B. The saving-investment approach:
Part (b) of Fig. 1 illustrates the saving-investment approach. It shows that the equilibrium value of national income is attained where the saving line (curve) intersects the investment line. Thus at point E0, and only at this point, desired saving is equal to demand investment and the equilibrium level of national income occurs.
At any lower level of income, desired investment exceeds desired saving and national income will rise because injection to circular flow exceed leakage from it. At any income above the equilibrium, desired saving exceeds desired investment and national income falls for an exactly opposite reason.
Equilibrium without Full Employment:
In Keynes model we assume that the economy’s price level is fixed. Therefore any change in total spending or total income is entirely due to a change in the number of actual physical units of output produced by the economy. And this requires a change in the amount of labour used in production. Consequently each and every level of national income on the horizontal axis of Fig.1 corresponds to a different level of total income.

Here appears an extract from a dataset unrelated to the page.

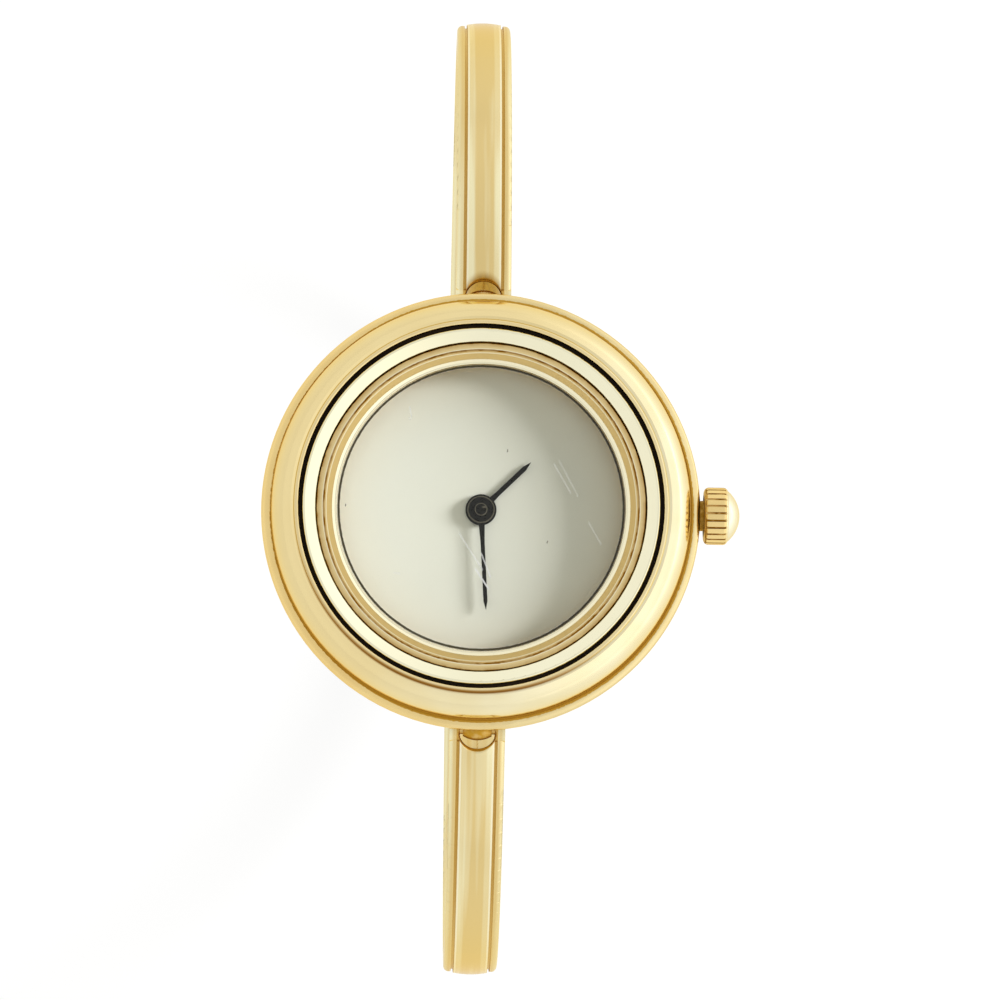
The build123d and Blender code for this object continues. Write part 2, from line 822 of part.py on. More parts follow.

A major implication of the income-expenditure approach is that the level of employment associated with the equilibrium level of total income need not correspond to full employment, and typically will not.
For example, suppose that the labour force will be fully employed only when the economy produces the level of total output associated with a total income level equal to Rs. 800 crores. However, if the economy’s total expenditure schedule is E (Fig. 1) total spending (of Rs. 500 crores) is not sufficient to sustain this level of national income.
Consequently, some of the labour force will be unemployed. In general, the lower is the equilibrium level of national income, the higher is the unemployment rate. According to Keynes there are two obstacles to full employment, viz., (a) rigidity of wages and prices and (b) deficiency of demand (or purchasing power).
Thus, while classical unemployment is real-wage unemployment (unemployment due to excessive real usage) is demand-deficient unemployment which is a typical problem of an economy in depression.